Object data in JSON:
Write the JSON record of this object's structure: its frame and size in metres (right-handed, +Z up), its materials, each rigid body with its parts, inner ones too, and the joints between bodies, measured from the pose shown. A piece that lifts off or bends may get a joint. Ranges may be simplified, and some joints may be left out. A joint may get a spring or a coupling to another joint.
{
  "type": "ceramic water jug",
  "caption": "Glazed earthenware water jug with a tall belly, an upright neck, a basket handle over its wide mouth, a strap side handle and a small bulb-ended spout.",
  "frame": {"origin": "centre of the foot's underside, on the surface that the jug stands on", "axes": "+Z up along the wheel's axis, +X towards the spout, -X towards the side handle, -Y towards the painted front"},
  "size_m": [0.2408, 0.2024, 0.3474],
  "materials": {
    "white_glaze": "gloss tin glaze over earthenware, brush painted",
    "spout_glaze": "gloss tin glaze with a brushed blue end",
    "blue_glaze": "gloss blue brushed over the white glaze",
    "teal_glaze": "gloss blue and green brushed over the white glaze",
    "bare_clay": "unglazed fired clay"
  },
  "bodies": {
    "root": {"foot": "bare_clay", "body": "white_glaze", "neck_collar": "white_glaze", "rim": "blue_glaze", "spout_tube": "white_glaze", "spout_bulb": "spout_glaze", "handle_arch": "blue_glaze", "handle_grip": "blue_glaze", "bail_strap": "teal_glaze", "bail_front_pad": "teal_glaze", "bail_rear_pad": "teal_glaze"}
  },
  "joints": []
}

* * *

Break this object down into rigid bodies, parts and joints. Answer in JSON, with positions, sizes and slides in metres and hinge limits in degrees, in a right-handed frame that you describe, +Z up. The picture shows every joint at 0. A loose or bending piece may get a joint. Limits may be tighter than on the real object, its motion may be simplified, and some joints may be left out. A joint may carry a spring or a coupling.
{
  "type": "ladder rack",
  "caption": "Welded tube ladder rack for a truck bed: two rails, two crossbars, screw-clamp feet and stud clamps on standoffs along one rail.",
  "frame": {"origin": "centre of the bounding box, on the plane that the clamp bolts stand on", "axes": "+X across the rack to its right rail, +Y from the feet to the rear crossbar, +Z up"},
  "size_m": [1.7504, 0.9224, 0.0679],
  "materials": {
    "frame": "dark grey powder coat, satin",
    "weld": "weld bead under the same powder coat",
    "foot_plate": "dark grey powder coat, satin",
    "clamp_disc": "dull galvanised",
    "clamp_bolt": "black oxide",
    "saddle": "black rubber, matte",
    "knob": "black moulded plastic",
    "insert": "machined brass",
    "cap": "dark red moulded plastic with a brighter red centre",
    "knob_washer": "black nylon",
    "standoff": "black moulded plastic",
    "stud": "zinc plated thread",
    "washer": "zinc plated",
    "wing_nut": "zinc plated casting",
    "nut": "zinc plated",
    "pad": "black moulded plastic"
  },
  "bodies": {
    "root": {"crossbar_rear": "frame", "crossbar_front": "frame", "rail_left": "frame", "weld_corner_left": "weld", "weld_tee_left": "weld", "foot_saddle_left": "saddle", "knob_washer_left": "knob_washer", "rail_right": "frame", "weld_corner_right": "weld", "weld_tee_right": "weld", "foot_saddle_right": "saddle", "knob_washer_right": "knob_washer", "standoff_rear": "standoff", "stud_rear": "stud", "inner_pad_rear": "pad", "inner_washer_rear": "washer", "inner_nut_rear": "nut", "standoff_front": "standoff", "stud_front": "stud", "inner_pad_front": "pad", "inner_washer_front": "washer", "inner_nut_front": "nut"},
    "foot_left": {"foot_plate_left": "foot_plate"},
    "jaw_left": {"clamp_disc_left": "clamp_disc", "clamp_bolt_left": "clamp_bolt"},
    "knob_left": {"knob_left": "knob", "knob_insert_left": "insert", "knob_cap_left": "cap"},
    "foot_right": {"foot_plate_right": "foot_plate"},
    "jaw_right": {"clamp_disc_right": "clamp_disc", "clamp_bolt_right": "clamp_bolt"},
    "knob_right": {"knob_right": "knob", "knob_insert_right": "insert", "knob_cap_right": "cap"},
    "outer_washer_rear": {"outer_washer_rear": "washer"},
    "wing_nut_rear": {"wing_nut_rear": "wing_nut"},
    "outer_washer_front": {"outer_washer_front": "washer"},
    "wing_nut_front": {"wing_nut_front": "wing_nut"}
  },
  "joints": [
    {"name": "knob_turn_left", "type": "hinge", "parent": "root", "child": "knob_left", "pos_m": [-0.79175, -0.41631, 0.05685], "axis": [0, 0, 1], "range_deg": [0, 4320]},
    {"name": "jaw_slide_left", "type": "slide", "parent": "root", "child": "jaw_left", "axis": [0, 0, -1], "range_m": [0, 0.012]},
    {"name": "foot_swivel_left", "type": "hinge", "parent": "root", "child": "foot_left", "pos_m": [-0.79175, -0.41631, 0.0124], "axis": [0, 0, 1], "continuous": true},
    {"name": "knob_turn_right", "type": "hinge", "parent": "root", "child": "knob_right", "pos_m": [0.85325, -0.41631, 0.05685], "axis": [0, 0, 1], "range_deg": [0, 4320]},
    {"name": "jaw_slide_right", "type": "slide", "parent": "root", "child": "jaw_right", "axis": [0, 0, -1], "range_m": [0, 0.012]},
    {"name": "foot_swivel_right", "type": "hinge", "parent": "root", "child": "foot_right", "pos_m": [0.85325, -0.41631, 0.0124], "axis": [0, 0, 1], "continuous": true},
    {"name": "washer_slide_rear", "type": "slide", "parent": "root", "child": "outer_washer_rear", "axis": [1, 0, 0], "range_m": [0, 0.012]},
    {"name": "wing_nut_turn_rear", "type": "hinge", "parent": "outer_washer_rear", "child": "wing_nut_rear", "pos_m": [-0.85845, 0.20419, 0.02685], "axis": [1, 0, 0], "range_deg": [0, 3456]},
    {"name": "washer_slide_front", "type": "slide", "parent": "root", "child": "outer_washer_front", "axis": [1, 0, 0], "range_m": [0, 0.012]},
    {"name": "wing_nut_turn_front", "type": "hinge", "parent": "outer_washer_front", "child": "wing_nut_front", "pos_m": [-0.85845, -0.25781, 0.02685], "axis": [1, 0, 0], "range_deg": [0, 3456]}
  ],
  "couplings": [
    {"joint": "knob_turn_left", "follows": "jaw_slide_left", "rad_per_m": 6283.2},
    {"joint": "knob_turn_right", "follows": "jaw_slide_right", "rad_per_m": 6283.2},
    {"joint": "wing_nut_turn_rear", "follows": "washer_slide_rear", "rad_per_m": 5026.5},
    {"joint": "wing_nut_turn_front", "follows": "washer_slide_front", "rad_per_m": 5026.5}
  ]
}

* * *

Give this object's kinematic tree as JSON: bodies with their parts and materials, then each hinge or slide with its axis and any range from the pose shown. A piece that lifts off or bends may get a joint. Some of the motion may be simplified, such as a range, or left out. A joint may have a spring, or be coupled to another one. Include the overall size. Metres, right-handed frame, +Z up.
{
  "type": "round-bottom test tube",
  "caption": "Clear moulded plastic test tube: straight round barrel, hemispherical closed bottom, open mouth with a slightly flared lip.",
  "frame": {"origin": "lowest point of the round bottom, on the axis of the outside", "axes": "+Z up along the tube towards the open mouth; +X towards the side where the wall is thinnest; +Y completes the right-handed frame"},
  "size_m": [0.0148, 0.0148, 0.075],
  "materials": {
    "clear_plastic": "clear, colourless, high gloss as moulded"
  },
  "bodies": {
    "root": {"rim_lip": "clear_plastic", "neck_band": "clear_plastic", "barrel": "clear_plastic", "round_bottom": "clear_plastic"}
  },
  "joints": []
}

To do: From the data above, copy out every line with the string "each" in it.

Correct response:
Write the JSON record of this object's structure: its frame and size in metres (right-handed, +Z up), its materials, each rigid body with its parts, inner ones too, and the joints between bodies, measured from the pose shown. A piece that lifts off or bends may get a joint. Ranges may be simplified, and some joints may be left out. A joint may get a spring or a coupling to another joint.
Give this object's kinematic tree as JSON: bodies with their parts and materials, then each hinge or slide with its axis and any range from the pose shown. A piece that lifts off or bends may get a joint. Some of the motion may be simplified, such as a range, or left out. A joint may have a spring, or be coupled to another one. Include the overall size. Metres, right-handed frame, +Z up.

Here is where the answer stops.